======== DATASET CONTENT

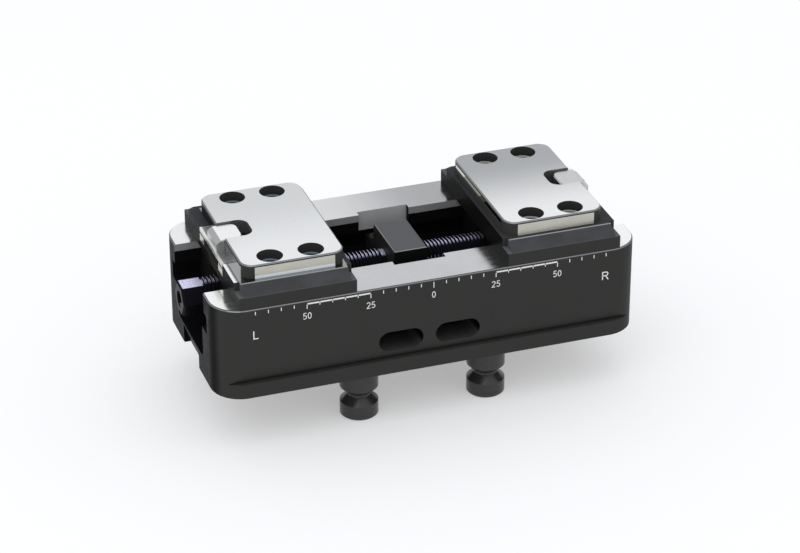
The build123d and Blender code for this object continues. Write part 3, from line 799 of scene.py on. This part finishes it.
def add_thread(mesh, start, end, hand):
    """Adds a thread from start to end and returns its two end loops."""
    per_turn = len(THREAD_SHAPE)
    turns = int((end - start) / PITCH) + 2 * SPARE_TURNS
    rows = turns * per_turn
    grid = []
    for row in range(rows):
        turn, point = divmod(row, per_turn)
        line = []
        for step in range(TURN_STEPS):
            angle = 2 * pi * step / TURN_STEPS
            lead = hand * step / TURN_STEPS
            x = start + PITCH * (turn - SPARE_TURNS + THREAD_SHAPE[point][0] + lead)
            x = min(max(x, start), end)
            radius = thread_radius((x - start) / PITCH - lead)
            inset = min(x - start, end - x)
            radius = min(radius, max(CREST_RADIUS - THREAD_CHAMFER + inset, END_RADIUS))
            line.append(mesh.verts.new(on_ring(x, radius, angle)))
        grid.append(line)
    for row in range(rows - 1):
        for step in range(TURN_STEPS):
            here, there = row, row
            if step == TURN_STEPS - 1:
                there = row + hand * per_turn
            corners = []
            for line, column in ((here, step), (there, step + 1), (there + 1, step + 1), (here + 1, step)):
                line = min(max(line, 0), rows - 1)
                corners.append(grid[line][column % TURN_STEPS])
            if len(set(corners)) == 4:
                mesh.faces.new(corners)
    return grid[0], grid[-1]


def on_ring(x, radius, angle):
    return Vector((x, radius * cos(angle), SPINDLE_LEVEL + radius * sin(angle)))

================

→ EXERCISE: Write the material out again in its entirety, exactly as shown.

→ EXERCISE OUTPUT:
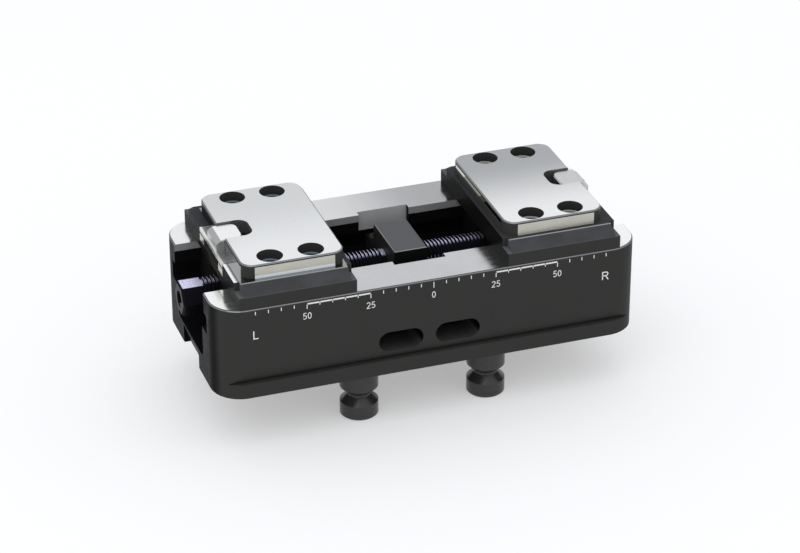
The build123d and Blender code for this object continues. Write part 3, from line 799 of scene.py on. This part finishes it.
def add_thread(mesh, start, end, hand):
    """Adds a thread from start to end and returns its two end loops."""
    per_turn = len(THREAD_SHAPE)
    turns = int((end - start) / PITCH) + 2 * SPARE_TURNS
    rows = turns * per_turn
    grid = []
    for row in range(rows):
        turn, point = divmod(row, per_turn)
        line = []
        for step in range(TURN_STEPS):
            angle = 2 * pi * step / TURN_STEPS
            lead = hand * step / TURN_STEPS
            x = start + PITCH * (turn - SPARE_TURNS + THREAD_SHAPE[point][0] + lead)
            x = min(max(x, start), end)
            radius = thread_radius((x - start) / PITCH - lead)
            inset = min(x - start, end - x)
            radius = min(radius, max(CREST_RADIUS - THREAD_CHAMFER + inset, END_RADIUS))
            line.append(mesh.verts.new(on_ring(x, radius, angle)))
        grid.append(line)
    for row in range(rows - 1):
        for step in range(TURN_STEPS):
            here, there = row, row
            if step == TURN_STEPS - 1:
                there = row + hand * per_turn
            corners = []
            for line, column in ((here, step), (there, step + 1), (there + 1, step + 1), (here + 1, step)):
                line = min(max(line, 0), rows - 1)
                corners.append(grid[line][column % TURN_STEPS])
            if len(set(corners)) == 4:
                mesh.faces.new(corners)
    return grid[0], grid[-1]


def on_ring(x, radius, angle):
    return Vector((x, radius * cos(angle), SPINDLE_LEVEL + radius * sin(angle)))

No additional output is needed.